┌─ GIVEN MATERIAL
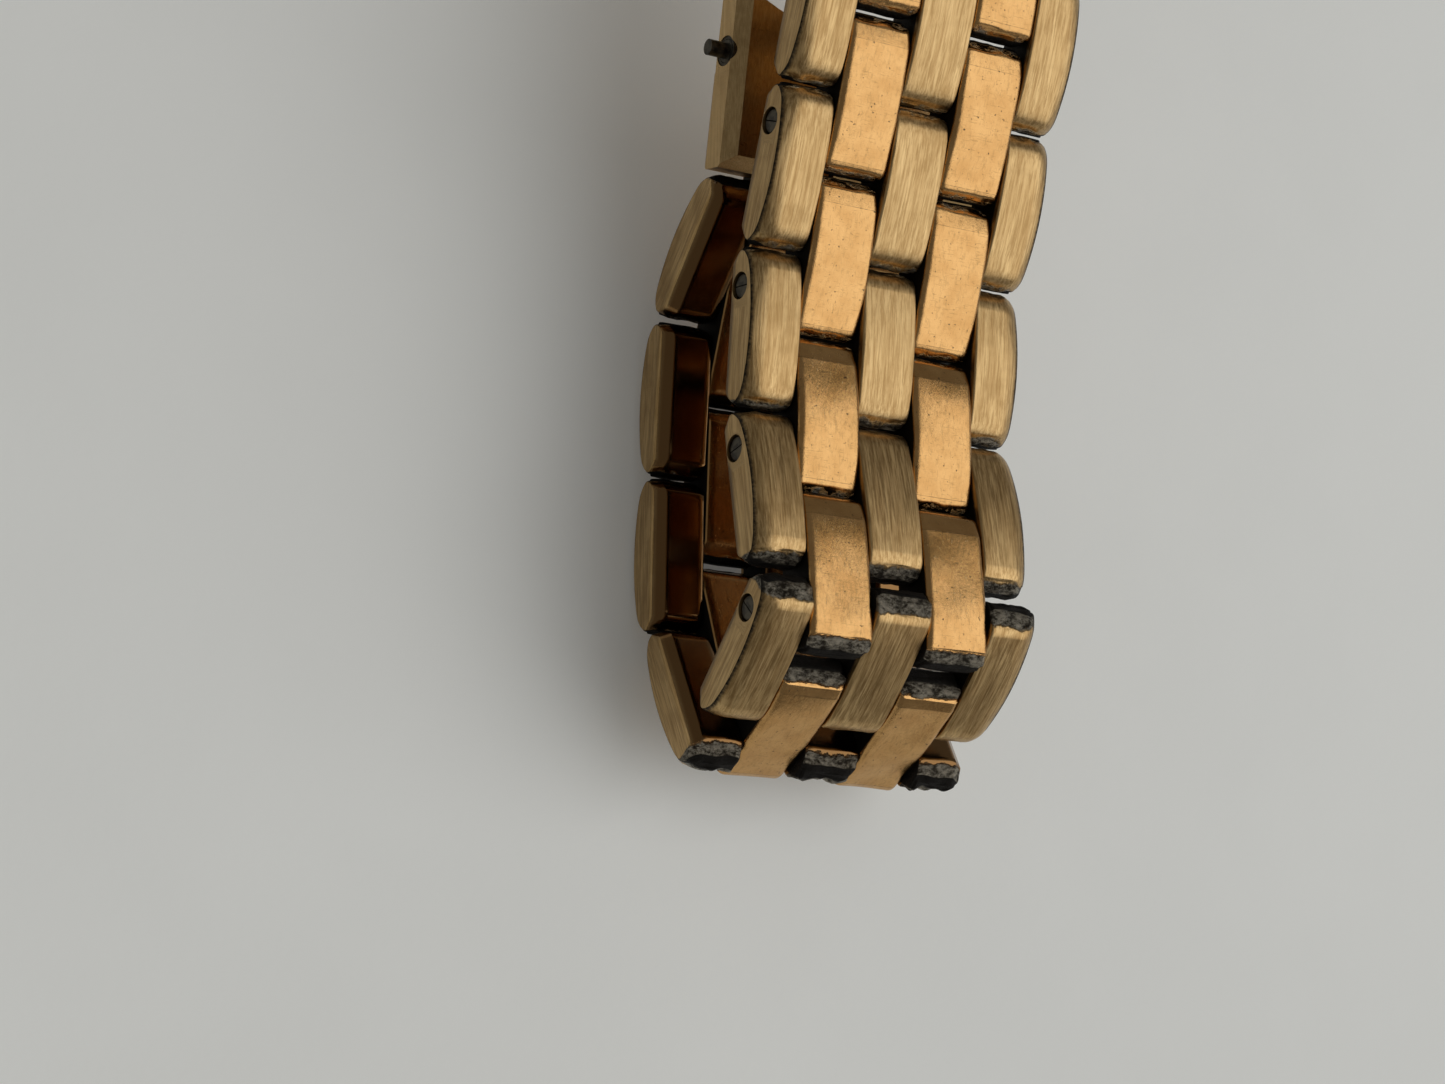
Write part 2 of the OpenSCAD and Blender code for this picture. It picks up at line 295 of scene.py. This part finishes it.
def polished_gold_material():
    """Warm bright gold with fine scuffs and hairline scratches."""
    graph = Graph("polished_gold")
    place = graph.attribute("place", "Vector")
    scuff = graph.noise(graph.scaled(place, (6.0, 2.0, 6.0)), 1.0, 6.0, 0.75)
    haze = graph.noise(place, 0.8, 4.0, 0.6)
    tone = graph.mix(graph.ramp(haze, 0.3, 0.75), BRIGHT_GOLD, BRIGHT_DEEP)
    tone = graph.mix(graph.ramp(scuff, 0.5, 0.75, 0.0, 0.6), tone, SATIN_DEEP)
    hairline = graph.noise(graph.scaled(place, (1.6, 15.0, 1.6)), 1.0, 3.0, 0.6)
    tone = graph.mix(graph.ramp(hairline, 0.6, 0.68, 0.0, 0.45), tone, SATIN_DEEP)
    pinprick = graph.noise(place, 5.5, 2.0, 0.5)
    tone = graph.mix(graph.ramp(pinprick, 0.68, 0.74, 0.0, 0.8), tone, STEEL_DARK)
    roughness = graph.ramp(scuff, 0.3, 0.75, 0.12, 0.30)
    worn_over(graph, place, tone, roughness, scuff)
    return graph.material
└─
▶ AIM: Your task is to repeat the data exactly, with nothing left out.

▶ OUTPUT OF THE EXERCISE:
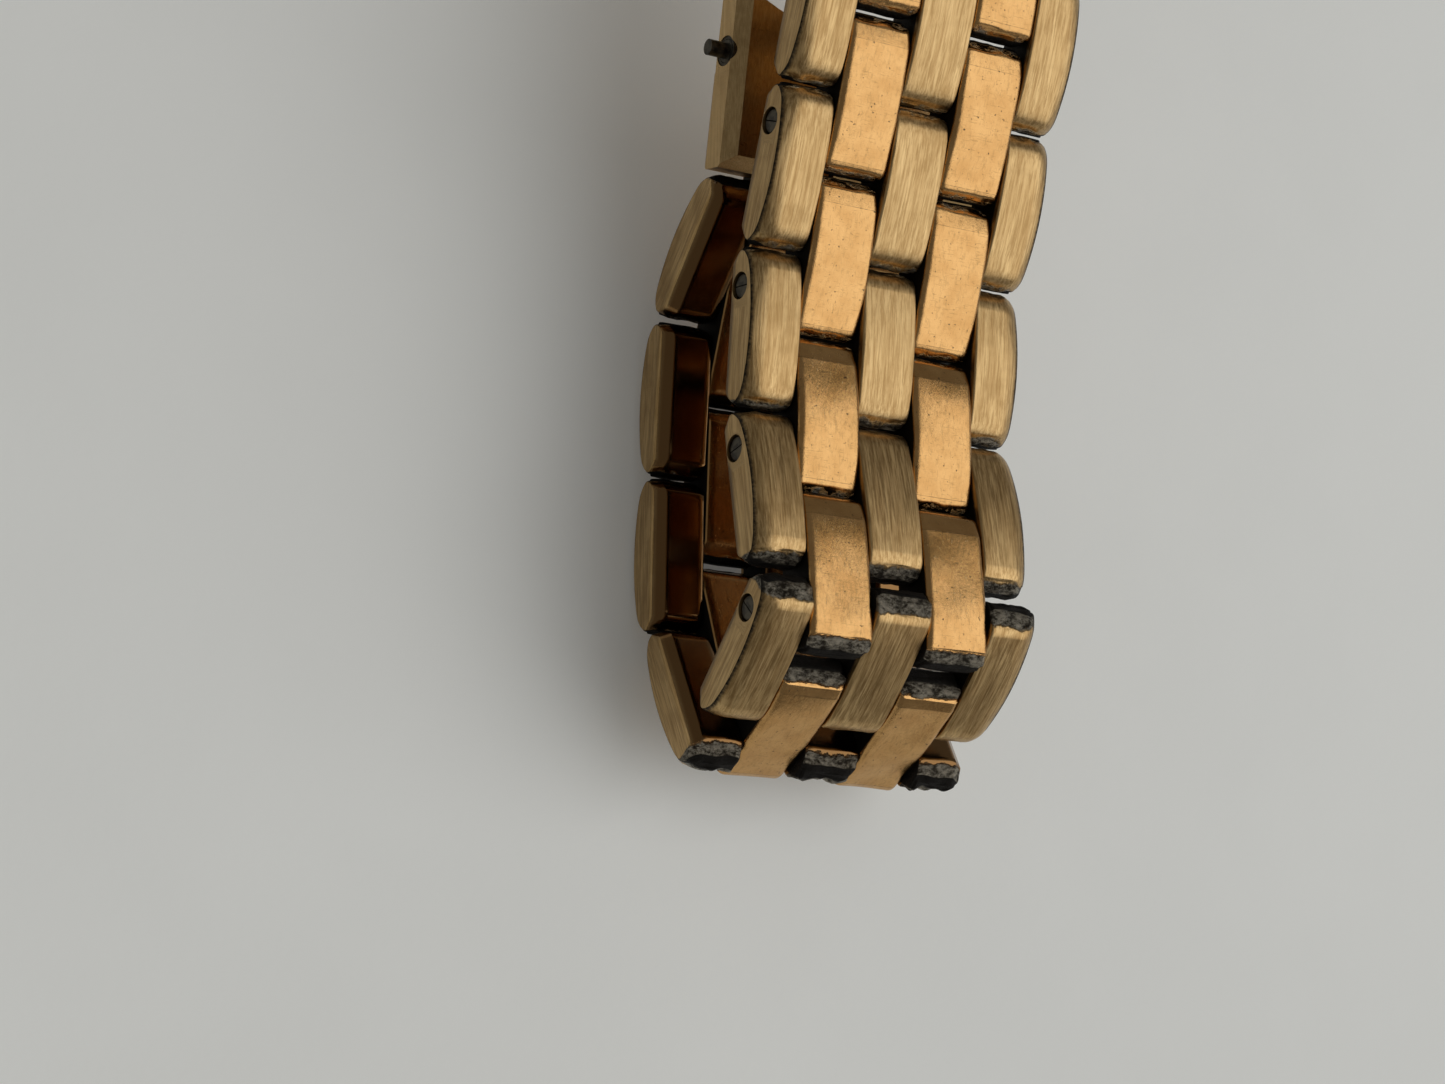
Write part 2 of the OpenSCAD and Blender code for this picture. It picks up at line 295 of scene.py. This part finishes it.
def polished_gold_material():
    """Warm bright gold with fine scuffs and hairline scratches."""
    graph = Graph("polished_gold")
    place = graph.attribute("place", "Vector")
    scuff = graph.noise(graph.scaled(place, (6.0, 2.0, 6.0)), 1.0, 6.0, 0.75)
    haze = graph.noise(place, 0.8, 4.0, 0.6)
    tone = graph.mix(graph.ramp(haze, 0.3, 0.75), BRIGHT_GOLD, BRIGHT_DEEP)
    tone = graph.mix(graph.ramp(scuff, 0.5, 0.75, 0.0, 0.6), tone, SATIN_DEEP)
    hairline = graph.noise(graph.scaled(place, (1.6, 15.0, 1.6)), 1.0, 3.0, 0.6)
    tone = graph.mix(graph.ramp(hairline, 0.6, 0.68, 0.0, 0.45), tone, SATIN_DEEP)
    pinprick = graph.noise(place, 5.5, 2.0, 0.5)
    tone = graph.mix(graph.ramp(pinprick, 0.68, 0.74, 0.0, 0.8), tone, STEEL_DARK)
    roughness = graph.ramp(scuff, 0.3, 0.75, 0.12, 0.30)
    worn_over(graph, place, tone, roughness, scuff)
    return graph.material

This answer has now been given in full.